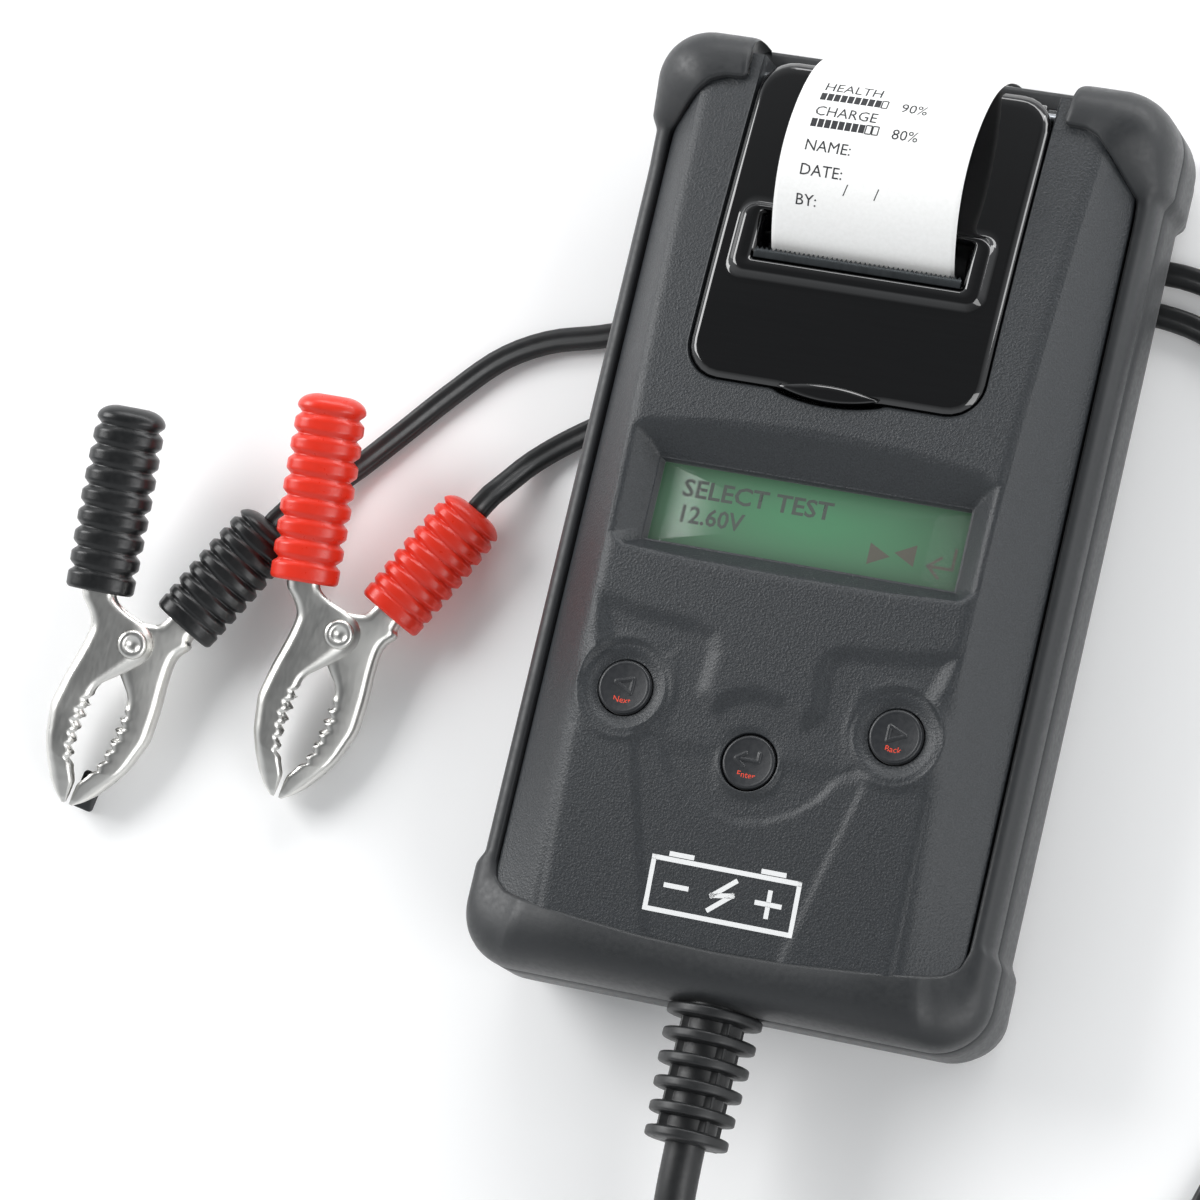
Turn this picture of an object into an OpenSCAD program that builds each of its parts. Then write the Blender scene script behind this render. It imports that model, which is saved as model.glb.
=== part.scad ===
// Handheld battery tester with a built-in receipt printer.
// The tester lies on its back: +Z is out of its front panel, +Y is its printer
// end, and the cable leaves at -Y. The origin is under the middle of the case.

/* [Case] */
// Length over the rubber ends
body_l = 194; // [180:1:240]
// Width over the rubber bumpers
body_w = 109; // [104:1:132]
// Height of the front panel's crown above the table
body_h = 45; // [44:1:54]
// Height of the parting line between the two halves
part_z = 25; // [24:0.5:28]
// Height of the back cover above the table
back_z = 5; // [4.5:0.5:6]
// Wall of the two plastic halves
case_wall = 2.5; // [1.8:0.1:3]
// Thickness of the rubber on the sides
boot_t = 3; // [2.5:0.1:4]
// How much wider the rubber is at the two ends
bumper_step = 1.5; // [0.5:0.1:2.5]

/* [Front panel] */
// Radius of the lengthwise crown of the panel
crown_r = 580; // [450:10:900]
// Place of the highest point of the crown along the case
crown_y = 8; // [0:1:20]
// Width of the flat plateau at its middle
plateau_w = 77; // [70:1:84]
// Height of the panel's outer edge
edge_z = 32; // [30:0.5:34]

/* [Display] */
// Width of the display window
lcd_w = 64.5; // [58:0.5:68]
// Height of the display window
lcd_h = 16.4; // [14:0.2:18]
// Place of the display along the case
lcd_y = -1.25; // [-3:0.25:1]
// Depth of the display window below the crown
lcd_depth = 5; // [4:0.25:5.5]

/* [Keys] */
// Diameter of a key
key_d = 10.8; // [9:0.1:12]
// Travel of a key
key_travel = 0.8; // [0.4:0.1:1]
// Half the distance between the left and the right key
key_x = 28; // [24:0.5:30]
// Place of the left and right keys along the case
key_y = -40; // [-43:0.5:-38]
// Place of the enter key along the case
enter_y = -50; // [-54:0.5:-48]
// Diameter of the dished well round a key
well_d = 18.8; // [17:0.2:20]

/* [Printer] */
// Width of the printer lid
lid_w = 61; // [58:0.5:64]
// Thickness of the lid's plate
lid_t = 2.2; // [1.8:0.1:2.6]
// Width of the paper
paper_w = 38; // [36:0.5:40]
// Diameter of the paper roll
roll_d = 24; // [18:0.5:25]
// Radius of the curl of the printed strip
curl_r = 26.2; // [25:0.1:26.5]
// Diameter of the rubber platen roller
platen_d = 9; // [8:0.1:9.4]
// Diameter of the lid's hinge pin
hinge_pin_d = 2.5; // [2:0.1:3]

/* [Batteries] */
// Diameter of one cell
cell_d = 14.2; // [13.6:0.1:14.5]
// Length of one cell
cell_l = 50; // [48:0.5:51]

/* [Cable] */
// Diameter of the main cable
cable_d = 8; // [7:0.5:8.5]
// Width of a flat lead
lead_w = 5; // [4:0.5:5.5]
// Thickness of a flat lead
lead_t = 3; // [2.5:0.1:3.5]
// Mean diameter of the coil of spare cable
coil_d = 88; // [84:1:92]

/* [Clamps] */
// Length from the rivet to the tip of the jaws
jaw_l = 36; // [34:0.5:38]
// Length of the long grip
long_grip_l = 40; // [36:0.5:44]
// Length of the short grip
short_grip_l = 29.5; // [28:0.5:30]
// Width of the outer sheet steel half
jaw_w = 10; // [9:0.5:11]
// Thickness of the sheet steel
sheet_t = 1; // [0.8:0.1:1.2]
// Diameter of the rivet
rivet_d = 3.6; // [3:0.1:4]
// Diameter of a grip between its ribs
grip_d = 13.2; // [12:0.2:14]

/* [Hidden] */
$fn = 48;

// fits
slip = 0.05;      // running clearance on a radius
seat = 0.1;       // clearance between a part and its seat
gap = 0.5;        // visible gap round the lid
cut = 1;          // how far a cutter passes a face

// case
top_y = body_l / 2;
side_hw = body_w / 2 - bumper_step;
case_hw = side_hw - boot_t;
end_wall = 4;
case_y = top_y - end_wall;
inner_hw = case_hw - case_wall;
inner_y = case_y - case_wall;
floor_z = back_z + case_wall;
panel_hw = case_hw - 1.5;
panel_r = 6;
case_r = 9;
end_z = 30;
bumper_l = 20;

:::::

## DIRECTION:
Everything from the first line through the line containing "bumper_step = 1.5; // [0.5:0.1:2.5]" should be quoted exactly, and nothing beyond it.

## TASK RESULT:
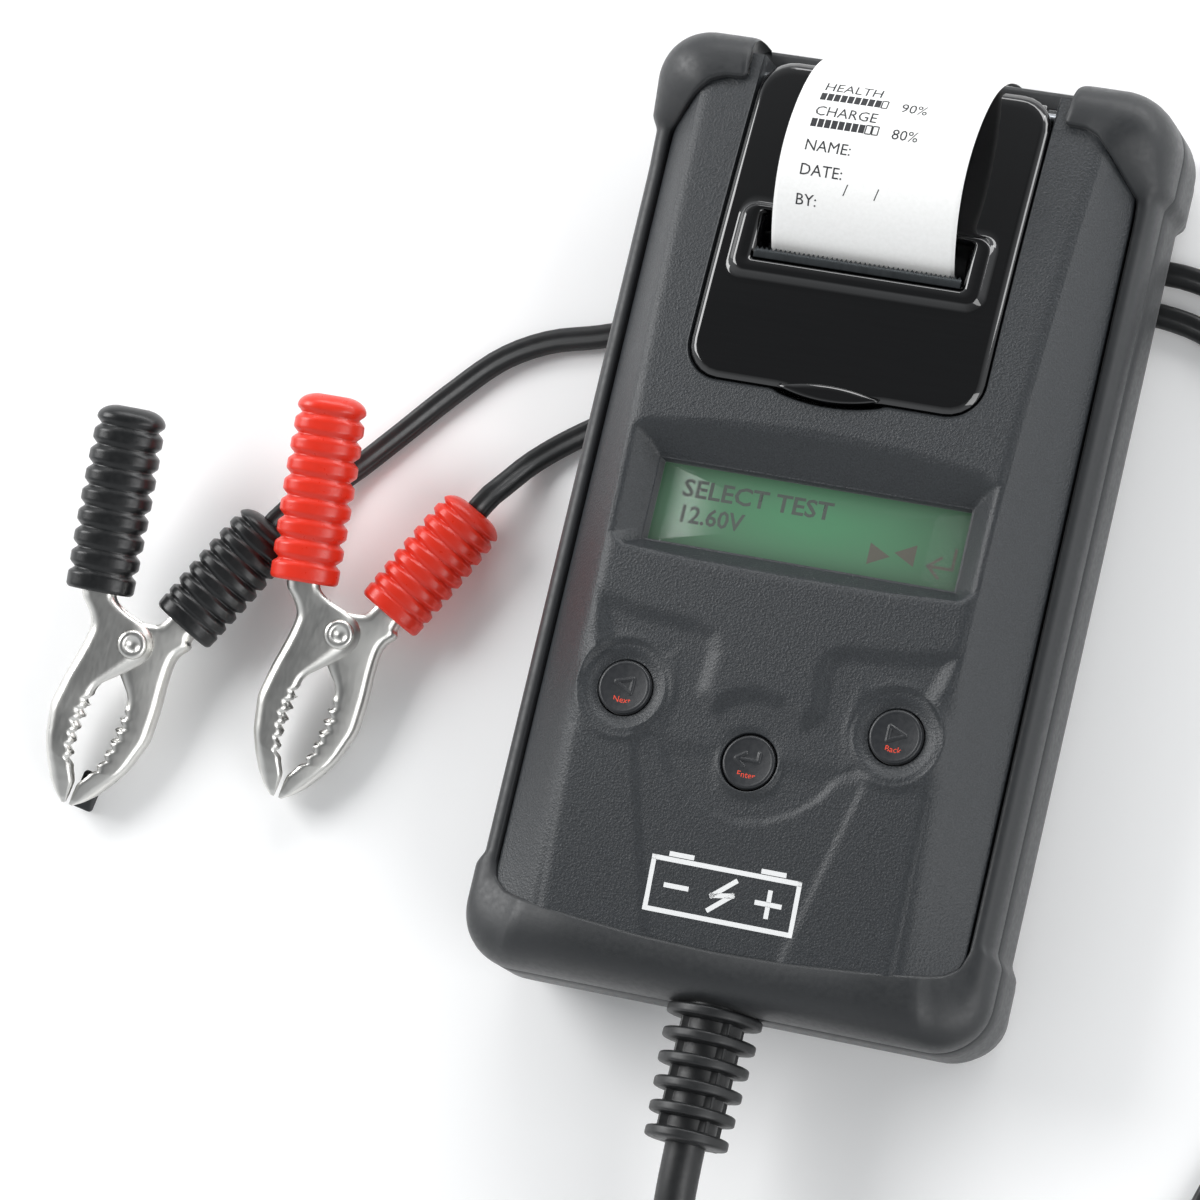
Turn this picture of an object into an OpenSCAD program that builds each of its parts. Then write the Blender scene script behind this render. It imports that model, which is saved as model.glb.
=== part.scad ===
// Handheld battery tester with a built-in receipt printer.
// The tester lies on its back: +Z is out of its front panel, +Y is its printer
// end, and the cable leaves at -Y. The origin is under the middle of the case.

/* [Case] */
// Length over the rubber ends
body_l = 194; // [180:1:240]
// Width over the rubber bumpers
body_w = 109; // [104:1:132]
// Height of the front panel's crown above the table
body_h = 45; // [44:1:54]
// Height of the parting line between the two halves
part_z = 25; // [24:0.5:28]
// Height of the back cover above the table
back_z = 5; // [4.5:0.5:6]
// Wall of the two plastic halves
case_wall = 2.5; // [1.8:0.1:3]
// Thickness of the rubber on the sides
boot_t = 3; // [2.5:0.1:4]
// How much wider the rubber is at the two ends
bumper_step = 1.5; // [0.5:0.1:2.5]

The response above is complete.